The main would-be challenger to Putin – Alexei Navalny, a kind of Russian anti-corruption populist who describes himself as “a nationalist democrat” – was barred from standing.

“Election campaigning” did not involve political debate. It was one prolonged “get out the vote” campaign.
Putin wanted 70/70: at least 70% of the vote on a turnout of at least 70%. Voters were variously offered the chance to participate in raffles.

The role of the other election candidates was not to seriously challenge Putin but, to lend an appearance of legitimacy to the elections and to help increase turnout.

Grudinin, the Communist Party candidate. was a millionaire and former member of United Russia, the country’s ruling party.
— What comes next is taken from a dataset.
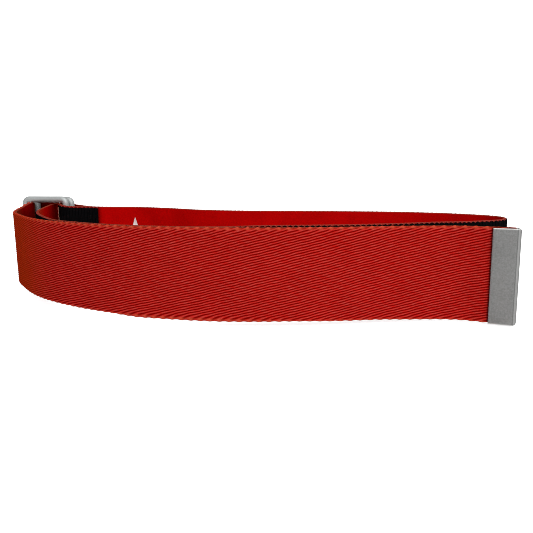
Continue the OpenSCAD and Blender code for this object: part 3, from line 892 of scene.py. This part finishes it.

Zhirinovsky stood, again, as the demagogic candidate of the ultra-nationalist Liberal Democratic Party of Russia. Other candidates consulted the Kremlin before standing, most notably Ksenia Sobchak, millionaire daughter of the former pro-Putin mayor of St Petersburg. She discussed standing as a candidate with Putin himself.

Even in the most liberal of bourgeois democracies there are limitations on the extent to which elections function as a genuine exercise in democracy. But the Russian presidential election was in a different league. The purpose of the election was not to provide a mechanism to determine who would be elected as Russia’s president.

As the Russian Socialist Movement put it, in explaining its decision to call for a boycott:

“The March presidential elections, like previous ones, will take place under the control of the Kremlin... The purpose of this imitation of an election is to preserve the regime of the personal power of Vladimir Putin, behind whom stands the bloc of oligarchs, the military, and the bosses of state corporations.

“A fourth term of office for Putin promises the Russian people nothing apart from a further increase in poverty, social disintegration and state violence.

“For real democracy – not fake elections! Power to the millions, not the millionaires!”